Monday, December 8, 2008
In all my years as an author--and I just finished #36, so I've been doing this for a while--I've never written a Christmas story before. But I finally got that opportunity with this month's release, Kansas City Christmas. It's the fourth and final book in my bestselling Precinct: Brotherhood of the Badge miniseries for Harlequin Intrigue. I've always wanted to do a story set in Kansas City at Christmas time because it's such a beautiful city at that time of year--let me tell you, the folks down on the Plaza have known for decades about how to decorate up a fancy party for the holidays.
I'm sharing some pictures from the Plaza area, just south of downtown Kansas City. The J.C. Nichols Plaza was one of the very first shopping "mall" districts in the U.S., if not the first. It is designed with striking Mediterranean style architecture, and bears a resemblance to Paris, France with its many public fountains, bridges, walkways, sculptures and works of art. You'll find many nationallly and internationally famous stores there, as well as some classy boutiques and specialty shops. Plus, it's a mecca for entertainment, playing home to theaters and a wide variety of restaurants from top notch elegance to eat with your fingers casual dining--including, imho, the best barbecue place on the planet!

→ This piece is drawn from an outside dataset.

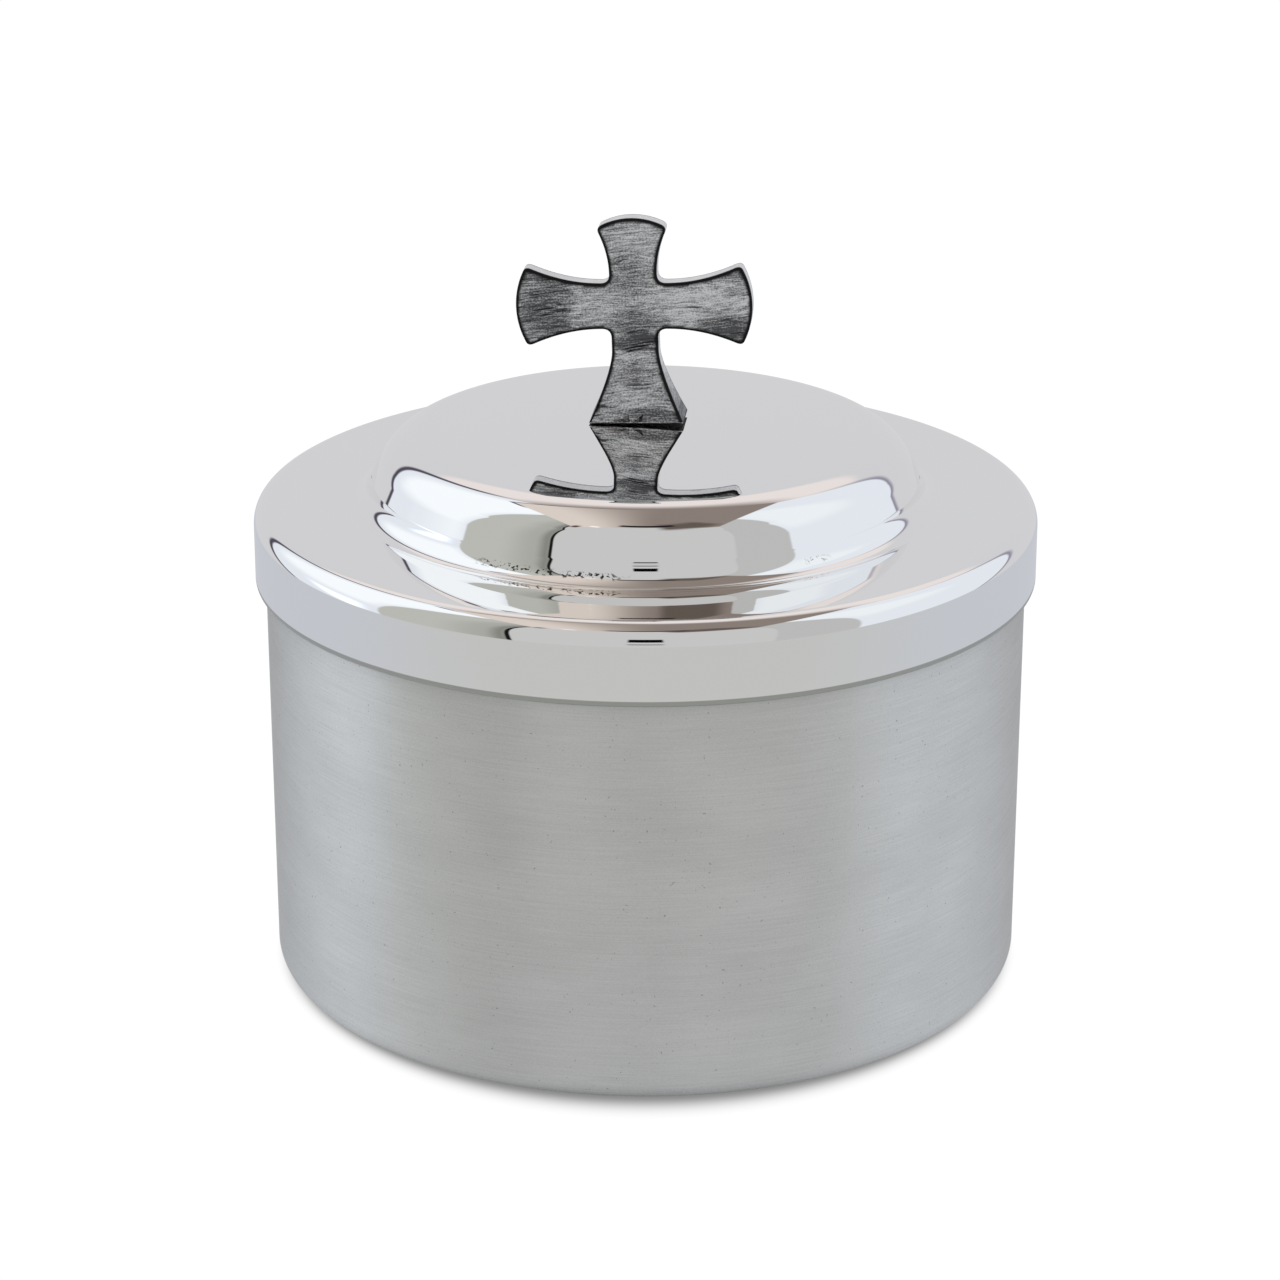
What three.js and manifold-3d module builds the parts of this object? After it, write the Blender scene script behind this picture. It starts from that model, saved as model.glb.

While it's truly a beautiful city any time of the year, come the holidays, Kansas City does it up right. With well over a million lights, the Plaza is lit up every year on Thanksgiving evening, giving the place an ethereal holidy glow. Every rooftop and and building is lit up with a string of lights (that stay up year round--whew! maintenance is time-consuming enough--can you imagine that project of taking down and putting up that many lights every year?). The lights then are on every night throughout the holidays. Stores stay open late and, of course, you can enjoy the nightlife of entertainment, or take carriage rides (they even have a Cinderella pumpkin carriage for the most romantic of you). You can enjoy it simply by bundling up and walking the wide sidewalks and checking out the amazing store window displays, then step inside for a hot toddy or cup of cocoa. Yum.
So, like I said, Kansas City Christmas is my first Christmas themed novel of romantic suspense. And, because the Plaza and the lights are so much a part of what I associate with the season, I made a point of having my characters, Det. Edward Rochester Kincaid and M.E. Dr. Holly Masterson, stop down on the Plaza. Edward has a real thing against Christmas because of traumatic events in his life--he's a dark and tortured hero if you like the type. Holly, on the other hand, sees Christmas as a way to celebrate life and honor her family (she's endured some trauma, too). This isn't just a story about finally catching the bad guys and healing a wounded family, it's about discovering the power of love and the strength it sometimes takes to love again.
In my family, besides the Plaza, Christmas decorations are a big deal. My mother has a Santa Claus room, decorated for Christmas year round with just about every type of Santa and Christmas ornament--including some rare antiques and handmade ones from kids and grandkids. My hubby has a Star Trek tree. As long as we've been married, his November birthday has been easy to buy for--he wants whatever Star Trek ornament Hallmark is releasing that year. Now we've gotten so many space ships and Tribbles and captains, that we had to get him a tree of his own. Growing up, too, I was allergic to pines and other Christmas trees, so my dad built a Scandinavian cross-bar tree with hooks for all the ornaments. My mom and brothers and I decorated it with paint and ribbon, and over the years it has truly become a work of art. It stays up in the Santa Claus room year-round, too. It'd be sort of like taking down all those Plaza lights if we tried to change it.
So what do holiday decorations mean to you? Autumn colors at Thanksgiving? Lights at Hanukkah? Colorful presents under the tree? A special collection of ornaments? A neighborhood competition to see who can use the most wattage and electricity? A special town or neighborhood?
I hope you enjoy Kansas City Christmas and the rest of my Brotherhood of the Badge books from Harlequin. And I hope you have a safe and wonderful holiday season, decorated just the way you like it!